In ‘The Cologne word accent revisited’ (107–33), Jörg Peters analyzes the complex phonetic manifestations of the Cologne accent distinction. He shows that pitch is not the most distinctive feature. José Cajot argues in ‘Phonologisch bedingter Polytonieverlust—eine tonlose Enklave südlich vom Maastricht’ (11–23), that in some Limburg dialects, one accent has undergone changes in vowel quality. Furthermore, because tone has become redundant, it has been lost in the dialects in which changes have affected the largest number of eligible lexical items. In ‘Eine vergleichende diachrone Untersuchung zum Tonverlust südwestlich der Stadt Maastricht’ (51–61), Ronny Keulen reconstructs changes that have affected Early West Germanic vowels in the toneless area. Jan Goosens, ‘Historische und geographische Randbedingungen des Genker Tonakzentsystems’ (35–49), describes a number of isoglosses that occur in association with the accent distinction in Limburg dialects to the west and north of the tone loss area.

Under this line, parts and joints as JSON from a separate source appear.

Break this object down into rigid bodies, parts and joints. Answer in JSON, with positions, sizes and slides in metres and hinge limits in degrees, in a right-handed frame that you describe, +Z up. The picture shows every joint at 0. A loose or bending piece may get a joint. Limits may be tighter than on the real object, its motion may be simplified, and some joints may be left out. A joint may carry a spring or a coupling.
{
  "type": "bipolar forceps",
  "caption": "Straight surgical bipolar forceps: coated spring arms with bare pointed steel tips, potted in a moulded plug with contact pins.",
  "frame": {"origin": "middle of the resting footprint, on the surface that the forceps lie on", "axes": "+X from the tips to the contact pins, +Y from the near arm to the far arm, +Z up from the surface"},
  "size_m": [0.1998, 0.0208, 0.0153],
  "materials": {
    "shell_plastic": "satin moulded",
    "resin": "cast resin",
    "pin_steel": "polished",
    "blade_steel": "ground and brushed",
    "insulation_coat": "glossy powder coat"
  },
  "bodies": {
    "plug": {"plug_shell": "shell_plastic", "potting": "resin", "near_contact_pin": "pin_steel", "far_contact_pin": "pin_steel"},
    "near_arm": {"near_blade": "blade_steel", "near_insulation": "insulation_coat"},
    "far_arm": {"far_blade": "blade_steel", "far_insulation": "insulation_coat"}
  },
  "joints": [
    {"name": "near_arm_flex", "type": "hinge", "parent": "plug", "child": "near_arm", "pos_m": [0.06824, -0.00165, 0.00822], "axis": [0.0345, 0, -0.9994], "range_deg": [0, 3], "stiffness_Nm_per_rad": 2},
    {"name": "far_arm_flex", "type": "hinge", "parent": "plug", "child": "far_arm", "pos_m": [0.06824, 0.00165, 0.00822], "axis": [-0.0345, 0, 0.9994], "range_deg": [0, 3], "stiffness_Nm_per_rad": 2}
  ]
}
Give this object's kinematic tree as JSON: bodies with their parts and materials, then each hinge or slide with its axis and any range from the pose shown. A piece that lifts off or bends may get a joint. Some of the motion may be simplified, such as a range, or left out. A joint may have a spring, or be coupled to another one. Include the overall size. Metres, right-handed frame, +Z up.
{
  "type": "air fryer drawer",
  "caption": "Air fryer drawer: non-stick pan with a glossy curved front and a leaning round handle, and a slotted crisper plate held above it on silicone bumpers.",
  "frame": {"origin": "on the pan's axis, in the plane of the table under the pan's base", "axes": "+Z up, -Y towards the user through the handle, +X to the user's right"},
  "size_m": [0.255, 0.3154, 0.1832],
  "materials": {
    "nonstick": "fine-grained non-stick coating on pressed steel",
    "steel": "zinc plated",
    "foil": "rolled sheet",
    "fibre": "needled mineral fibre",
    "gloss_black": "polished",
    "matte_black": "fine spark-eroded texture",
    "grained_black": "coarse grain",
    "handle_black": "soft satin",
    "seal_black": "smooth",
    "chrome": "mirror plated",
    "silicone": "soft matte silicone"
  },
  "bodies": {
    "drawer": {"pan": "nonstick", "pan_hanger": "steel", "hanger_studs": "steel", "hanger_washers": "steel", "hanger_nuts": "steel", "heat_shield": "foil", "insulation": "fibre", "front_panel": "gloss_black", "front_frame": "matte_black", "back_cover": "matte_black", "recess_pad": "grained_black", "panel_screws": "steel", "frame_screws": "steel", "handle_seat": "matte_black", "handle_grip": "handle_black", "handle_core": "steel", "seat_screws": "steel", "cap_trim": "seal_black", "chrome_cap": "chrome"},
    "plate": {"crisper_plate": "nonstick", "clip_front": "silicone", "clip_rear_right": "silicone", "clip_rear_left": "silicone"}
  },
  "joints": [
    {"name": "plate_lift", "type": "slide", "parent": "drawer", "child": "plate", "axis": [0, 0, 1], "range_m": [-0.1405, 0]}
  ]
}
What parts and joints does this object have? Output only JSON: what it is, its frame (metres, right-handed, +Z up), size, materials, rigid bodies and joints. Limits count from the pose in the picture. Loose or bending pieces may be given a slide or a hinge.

Harry Perridon’s ‘On the origin of the Scandinavian word accents’ (91–105) provides a summary of Scandinavian accents and proposes a new interpretation of their history. Gjert Kristoffersen, ‘Is 1 always less than 2 in Norwegian tonal accents?’ (63–71), argues that the difference between the two tones in West Norwegian dialects can be characterized as differential timing of a single high-low melody. Inger Ejskjær, ‘Glottal stop (stød, parasitic plosive) and (distinctive) tonal accents in the Danish dialects’ (25–33), surveys dialectal manifestations of these phenomena. Ejskjær concludes that many of their details are attributable to changes internal to Danish and postdate common Scandinavian.
In ‘Epenthetic consonants and the accentuation of words with old closed vowels in Low German, Dutch, and Danish dialects’ (73–83), Anatoly Liberman argues that epenthetic -k- in words such as dialectal German huks (< hūs ‘house’) postdates word accents and is not a reflex of stød. However, Liberman’s analysis must be viewed in context of a controversial claim that Scandinavian and Franconian word accents reflect a common inheritance from Proto-Germanic, a position not accepted by some of the other contributors (e.g. Schmidt & Künzel, Keulen, Perridon, and Ejskjær) who argue that word accent contrasts have arisen much more recently from allophonic contrasts in which changes in canonic word forms would otherwise have resulted in homophony.
This volume is not an introduction to Germanic word accents; most of the papers presuppose substantial knowledge of the topic.